Na esfera criminal acontecem muitas coisas inusitadas, que surpreendem até os criminalistas mais experientes. As teorias da época sobre a unidade do crime – quem concorreu para o fato responde por todo o resultado – foram por mim afrontadas. Num caso de empurrões num jogo de futebol, de repente entrou na briga uma pessoa com um porrete e abriu a cabeça de alguns. Para espanto do Tribunal, face à teoria da unidade do crime, condenei os demais só pela rixa.
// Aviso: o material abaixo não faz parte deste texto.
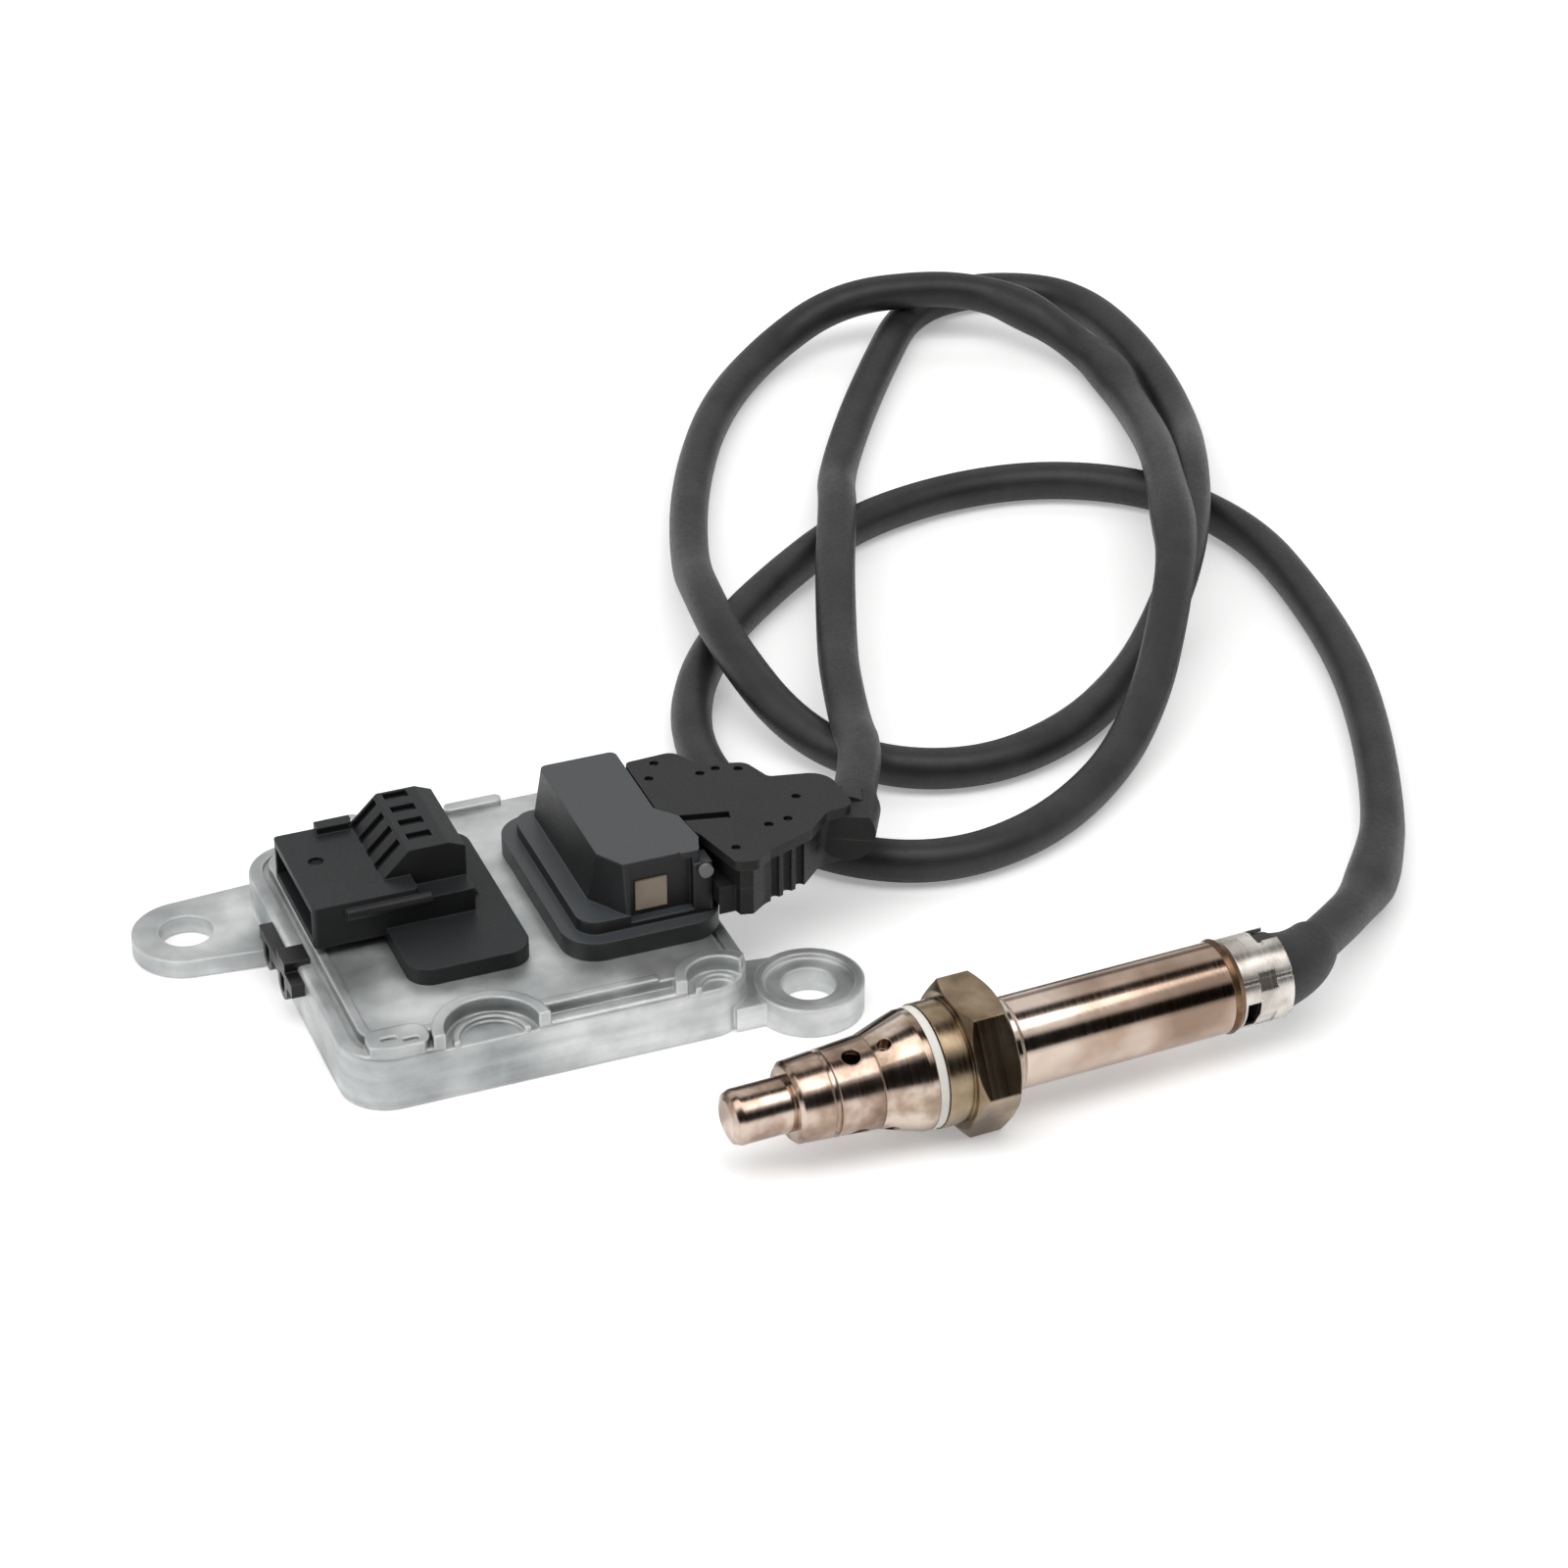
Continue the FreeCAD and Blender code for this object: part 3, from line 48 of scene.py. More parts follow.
# settings go to sockets or, where no socket has the name, to properties; feeds are links
def addNode(tree, kind, settings=None, feeds=None):
    node = tree.nodes.new("ShaderNode" + kind)
    for name, value in (settings or {}).items():
        if name == "stops":
            stops = node.color_ramp.elements
            stops.remove(stops[1])
            stops[0].position = value[0][0]
            for place, _ in value[1:]:
                stops.new(place)
            for stop, (_, colour) in zip(stops, value):
                stop.color = linearColour(colour)
        elif isinstance(name, int) or name in node.inputs:
            node.inputs[name].default_value = value
        else:
            setattr(node, name, value)
    for name, source in (feeds or {}).items():
        tree.links.new(source, node.inputs[name])
    return node


def startMaterial(name, settings):
    material = bpy.data.materials.new(name)
    material.use_nodes = True
    tree = material.node_tree
    shader = tree.nodes["Principled BSDF"]
    for socket, value in settings.items():
        shader.inputs[socket].default_value = value
    return material, tree, shader


# camera at the photograph's angle
photoCamera = {
    "aim": (64.5 * mm, 34.2 * mm, 0.0),  # the floor point at the middle of the picture
    "distance": 756 * mm,
    "elevation": 32.0,
    "turn": 21.5,  # from +Y towards +X, in degrees
    "focalPixels": 4400,
    "imagePixels": 1600,
    "sensor": 36.0,
    "clip": (0.01, 20.0),
}


def placeCamera(view):
    up, turn = math.radians(view["elevation"]), math.radians(view["turn"])
    looking = Vector((math.sin(turn) * math.cos(up), math.cos(turn) * math.cos(up), -math.sin(up)))
    data = bpy.data.cameras.new("photoCamera")
    data.sensor_width = view["sensor"]
    data.lens = view["focalPixels"] / view["imagePixels"] * view["sensor"]
    data.clip_start, data.clip_end = view["clip"]
    camera = bpy.data.objects.new("photoCamera", data)
    camera.location = Vector(view["aim"]) - looking * view["distance"]
    camera.rotation_mode = "QUATERNION"
    camera.rotation_quaternion = looking.to_track_quat("-Z", "Y")
    bpy.context.scene.collection.objects.link(camera)
    bpy.context.scene.camera = camera


placeCamera(photoCamera)
print("camera placed")


# sensor cable: the route's points, in metres, on the table as in the photograph
low = 3.7 * mm  # axis of a strand on the table
high = 11.4 * mm  # axis of a strand that lies on another one
sensorCable = {
    "radius": 3.7 * mm,
    "length": 1.37,
    "around": 6,  # how finely the sleeve is divided round and along
    "along": 12,
    "route": [
        (.0615, -.0045, .0200), (.0665, .0050, .0190), (.0715, .0165, .0165),
        (.0755, .0300, high), (.0800, .0460, high), (.0855, .0614, .0085),
        (.0948, .0855, high), (.1045, .1078, high), (.1130, .1300, low),
        (.1260, .1520, low), (.1400, .1730, low), (.1550, .1940, low),
        (.1709, .1990, low), (.1858, .1931, low), (.1919, .1825, low),
        (.1927, .1631, low), (.1903, .1437, low), (.1855, .1242, .0039),
        (.1745, .0991, high), (.1657, .0799, .0116), (.1549, .0617, .0105),
        (.1453, .0524, .0039), (.1340, .0400, low), (.1160, .0260, low),
        (.0960, .0205, low), (.0790, .0280, low), (.0692, .0425, .0058),
        (.0655, .0640, high), (.0680, .0840, high), (.0729, .1045, .0060),
        (.0850, .1370, low), (.1010, .1660, low), (.1200, .1870, low),
        (.1383, .1919, .0105), (.1580, .1882, high), (.1691, .1835, .0100),
        (.1746, .1766, .0085), (.1787, .1699, .0065), (.1820, .1603, .0042),
        (.1820, .1498, .0047), (.1804, .1380, .0040), (.1702, .1056, .0125),
        (.1616, .0833, .0166), (.1553, .0675, .0182), (.1496, .0539, .0185),
        (.1414, .0404, .0140), (.1313, .0260, .0080), (.1170, .0115, low),
        (.0970, -.0020, low), (.0770, -.0050, low), (.0605, .0055, low),
        (.0530, .0230, low), (.0510, .0420, low), (.0570, .0620, low),
        (.0700, .0810, low), (.0880, .0970, low), (.1080, .1115, low),
        (.1310, .1175, low), (.1530, .1150, low), (.1710, .1020, low),
        (.1790, .0800, low), (.1775, .0550, low), (.1730, .0290, low),
        (.1645, .0040, low), (.1540, -.0195, low), (.1475, -.0295, .0040),
        (.1415, -.0380, .0050), (.1355, -.0445, .0066), (.1285, -.0515, .0090),
        (.1185, -.0595, .0110),
    ],
    "swells": {36: 1.22, 39: 1.28, 43: 1.18, 65: 1.15, 66: 1.28},  # where the sleeve bunches up on a bend
}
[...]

Hoje temos o art. 29, do Código Penal, de que o agente responde na medida de sua culpabilidade, a diminuição da pena se sua participação for de menor importância e a aplicação da pena deste se quis participar de crime menos grave.
Também afastei a alegação de legítima defesa por ausência do ânimo de se defender. A teoria vigorante era que, se sua conduta representou defesa, mesmo sem saber, era legítima. Caso de alguém que matava de tocaia seu desafeto quando se dirigia ao local onde previamente o outro colocara um detonador da bomba que mataria o agressor.
Essas teorias já estão superadas com a adoção da teoria finalista da ação. O dolo deixou de representar reprovação, mas finalidade da ação. O dolo e a culpa foram deslocados do terreno da culpabilidade para o campo do tipo penal. Assim o fato típico e antijurídico será crime doloso ou culposo.
Para o leigo é mais fácil entender o crime doloso do que o culposo.
Em outra crônica narrei o caso da morte da mulher envenenada, que morreu em acidente ao ser socorrida por uma rapaz não habilitado. Eu o absolvi pela inexigibilidade de outra conduta ou estado de necessidade dirimente.
Lembro do caso de um pastor religioso que não aceitava sua culpa por ter causado um acidente, com lesões, por uma desatenção ao dirigir. Ingressar num cruzamento, não ver que vem outro veículo e causar um acidente, difícil convencer que é crime. Responder por algo que não queria, que jamais desejou, é difícil de aceitar.
Tive um outro caso de uma pessoa que não admitia que fosse culpada pelo acidente. Sustentava que ingressou bem devagar e com todo o cuidado no trevo do entroncamento. Como poderia ter culpa? Tive que dizer-lhe que, exatamente por entrar bem devagar é que era responsável pelo acidente, pois se tratava de um entroncamento de vias de trânsito rápido.
Muitas vezes não consegue o julgador convencer-se sobre como os fatos ocorreram. Julgar é mais fácil do que esclarecer e entender o fato sobre o qual deve decidir.
Numa ocasião surgiu o caso de um cidadão que acusava o vizinho de ter-lhe atirado uma pedra, causando-lhe lesões na cabeça. O vizinho negava a autoria do fato e o atribuía à esposa que o confirmava.
Ficou o juiz no impasse de condenar alguém somente com base na palavra da vítima, embora a negativa do réu, e o reconhecimento da autoria pela mulher. Não restou outro caminho do que absolver.
Às vezes o fato parece inacreditável, como o caso da vítima que foi atropelada por um televisor! Como seria isso possível? A vítima se preparava para atravessar a rua quando uma motocicleta foi dobrar no cruzamento, próximo à calçada, trazendo um televisor na garupa. O aparelho escapou e atingiu a vítima, causando-lhe lesões.
Tive que condenar o réu pela imprudência de carregar o aparelho naquelas condições.